Can we backdate a Div 7A loan agreement?
No. You need a written agreement in place by the lodgment day for the income year in which the loan was made. If you’ve missed that window, speak with your accountant and lawyer urgently about mitigation options.
Do we need to secure the loan?
Not necessarily. Unsecured loans are common and run for a maximum of 7 years. If you want a longer term (up to 25 years), you’ll need appropriate security (usually a registered mortgage over real property). For other collateral, document and register a security interest properly.
What happens if we miss the minimum yearly repayment?
The shortfall can be deemed a dividend under Div 7A. Act quickly-your accountant may be able to help you manage timing and calculations to minimise the impact, but prevention is always better.
Should we use dividends instead of a loan?

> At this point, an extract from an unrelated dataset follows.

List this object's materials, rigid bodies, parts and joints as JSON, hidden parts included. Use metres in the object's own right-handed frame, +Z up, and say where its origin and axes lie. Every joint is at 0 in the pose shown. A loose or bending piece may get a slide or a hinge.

In some cases, yes. Dividends (especially franked dividends) can be a cleaner way to distribute profits. The right choice depends on tax outcomes and cash flow. It’s sensible to model both options alongside your director loan settings and choose the path that best fits your goals.
Key Takeaways
- Division 7A treats certain company loans, payments, or forgiven debts to shareholders and associates as taxable distributions unless you meet strict conditions.
- A compliant Div 7A loan agreement must be in writing by lodgment day, charge at least the benchmark interest rate, and require minimum yearly repayments.
- Choose the right term and security: 7 years unsecured, or up to 25 years with a registered mortgage over real property and proper documentation.
- Set up robust processes: board approval, correct execution, PPSR or mortgage registrations where relevant, and a repayment calendar that you actively monitor.
- Avoid common pitfalls like late documentation, undercharging interest, missing MYR, and informal debt forgiveness.
- Support your approach with the right documents, including a tailored Loan Agreement, security documents, board resolutions, and governance records.